Imagine there is a law in your jurisdiction saying if you hire a person there are rules A, B, C which are a bit inconvenient to you, the employer. What if you incorporate in a different jurisdiction where the salaries are higher but there are no rules B and C, but there are rules B and D. Then this incorporated entity offers to hire people in your jurisdiction, but not offer the higher salaries of the other one.

Which rules should apply? The answer, as usual, is -- "it depends".

1 comments

I'm not talking about incorporated bodies, I'm talking EU law. EU decides what it wants in EU, not outside EU. Or am I missing something?
GDPR also applies to companies that provide services to EU citizens, no matter where the company is based.

This makes a lot of sense, because otherwise you'd get situations where Multi Corp X could claim, "Oh, but our Berlin office is actually offering this service hosted in Kiribati. We just happen to have German users" and not offer access to personal data.
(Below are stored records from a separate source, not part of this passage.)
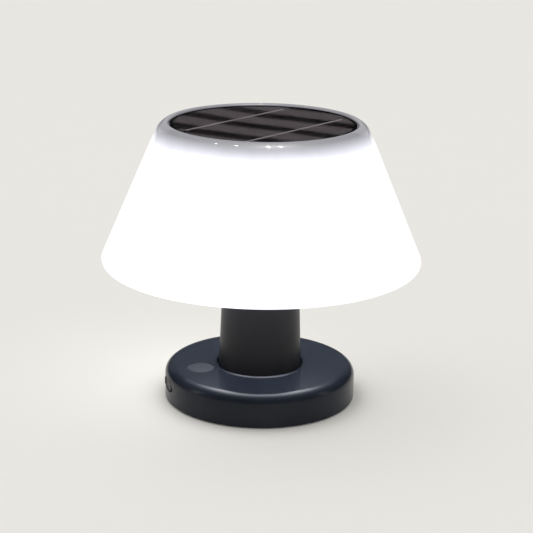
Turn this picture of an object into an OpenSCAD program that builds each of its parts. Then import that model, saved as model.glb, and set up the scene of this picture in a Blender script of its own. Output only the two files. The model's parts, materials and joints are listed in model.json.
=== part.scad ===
// Cordless solar table lantern: a round weighted base, a tapered post that holds
// the battery, and a frosted cone shade with a round solar panel in its top.
// Millimetres. Origin: centre of the foot pad's lower face. +Z up, front is -Y.

/* [Shade] */
// Largest radius of the shade, near its lower rim
shade_r = 80; // [76:0.5:84]
// Height of the shade's lower edge
shade_z0 = 71; // [68:0.5:76]
// Height of the flat that the shade's shoulder rounds up to
shade_z1 = 143.2; // [140:0.05:150]
// How far the shade's side leans inward from the vertical, degrees
shade_lean = 23; // [21:0.25:24]
// Rounding of the lower rim
rim_round = 3; // [2:0.25:4]
// Rounding of the shoulder under the panel
shoulder_round = 7.6; // [6:0.1:9]
// Rounding of the lip round the panel
lip_round = 1.8; // [1.4:0.1:2]
// Wall thickness of the shade
shade_wall = 2.2; // [1.8:0.1:2.6]

/* [Solar panel] */
// Radius of the panel laminate
panel_r = 46.1; // [45.8:0.1:46.4]
// Height of the panel's clear front face
panel_z1 = 141.8; // [141.6:0.05:142]
// Thickness of the clear front layer
cover_t = 1.2; // [0.9:0.1:1.5]
// Thickness of the backsheet board
backsheet_t = 1.2; // [0.8:0.1:1.6]
// Thickness of the adhesive foam ring under the panel
seal_t = 0.6; // [0.4:0.1:0.8]
// Direction that the tabbing ribbons run, degrees from +X
ribbon_az = 50; // [0:1:180]
// Distance from the centre to the ribbon on the left
ribbon_left = 16.6; // [12:0.1:18]
// Distance from the centre to the ribbon on the right
ribbon_right = 21.1; // [12:0.1:22]
// Length of each ribbon
ribbon_len = 73.6; // [60:0.1:76]
// Width of each ribbon
ribbon_w = 1.4; // [1:0.1:2]

/* [Post] */
// Outer radius of the post at the level of the base's top
post_r = 21; // [20:0.1:21.2]
// Outer radius of the post where it enters the shade
post_top_r = 19; // [18.4:0.1:19.6]
// Wall thickness of the post
post_wall = 2.2; // [1.8:0.1:2.4]
// Radius of the collar that carries the shade
collar_r = 29; // [28:0.5:32]

/* [Base] */
// Outer radius of the base
base_r = 48.4; // [47.5:0.1:50]
// Height of the base's top face
base_z1 = 17.2; // [17:0.1:18]
// Rounding of the base's top edge
base_round = 5; // [4:0.1:5.5]
// Wall thickness of the base housing
base_wall = 2.4; // [2.2:0.1:2.6]
// Radius of the well that the post's foot stands in
well_r = 22; // [21.8:0.1:22.4]
// Depth of that well
well_d = 2.4; // [2:0.1:2.8]
// How far the bead round the well stands above the base's top
bead_rise = 0.3; // [0.1:0.05:0.4]
// How far the foot pad stands out below the base
foot_out = 0.6; // [0.4:0.1:0.8]

/* [Controls] */
// Direction of the button and charging port from the centre, degrees from +X
control_az = 197; // [0:1:360]
// Distance from the centre to the middle of the button
button_u = 31.3; // [30.5:0.1:32]
// Radius of the button
button_r = 6.9; // [6:0.1:7]
// Travel of the button
button_travel = 0.4; // [0.2:0.05:0.4]
// Height of the middle of the charging port
port_z = 9.6; // [9.5:0.05:9.8]

/* [Hidden] */
$fn = 96;
eps = 0.01;
gap = 0.2;          // clearance between a loose cover and its seat

// Shade
shade_corner_r = shade_r + rim_round * (tan(shade_lean) + 1 / cos(shade_lean) - 1);
shoulder_z = shade_z1 - shoulder_round;
shoulder_r = cone_r(shoulder_z) - shoulder_round / cos(shade_lean);
lip_r = panel_r + 0.35 + lip_round;
lip_z = shoulder_z + sqrt(pow(shoulder_round - lip_round, 2) - pow(lip_r - shoulder_r, 2));
rim_z = shade_z0 + rim_round;
plate_t = 2.2;
plate_z0 = shade_z0 + gap;
plate_z1 = plate_z0 + plate_t;
plate_r = 75.4;
ledge_in = 2.4;
ledge_t = 2;
plate_screw_at = 70.4;
plate_screw_az = 45;
shade_boss_top = 82;

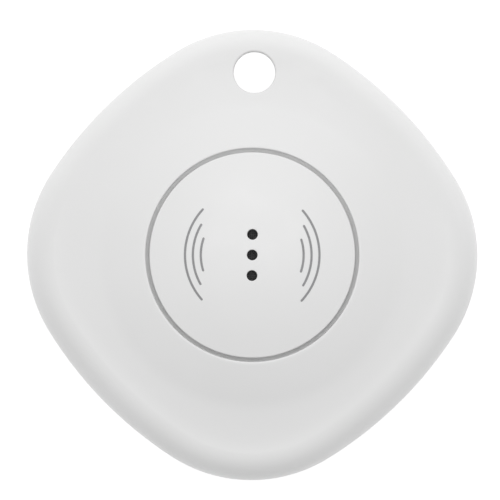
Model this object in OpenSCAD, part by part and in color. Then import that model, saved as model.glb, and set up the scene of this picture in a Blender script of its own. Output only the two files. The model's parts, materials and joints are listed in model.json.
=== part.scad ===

Seen as enforcement is through fines, companies that do not have an EU presence are completely unaffected. So even if technically true, in practice claiming that there's global reach is false. Concretely, no one is going after a hypothetical Baton Rouge Herald for not providing an opt-out of data harvesting on their news website.

I know about that. These situations are logical, if you'd ask me. The OP suggested EU law works where all parties involved are outside EU. Like EU playing world police, or something.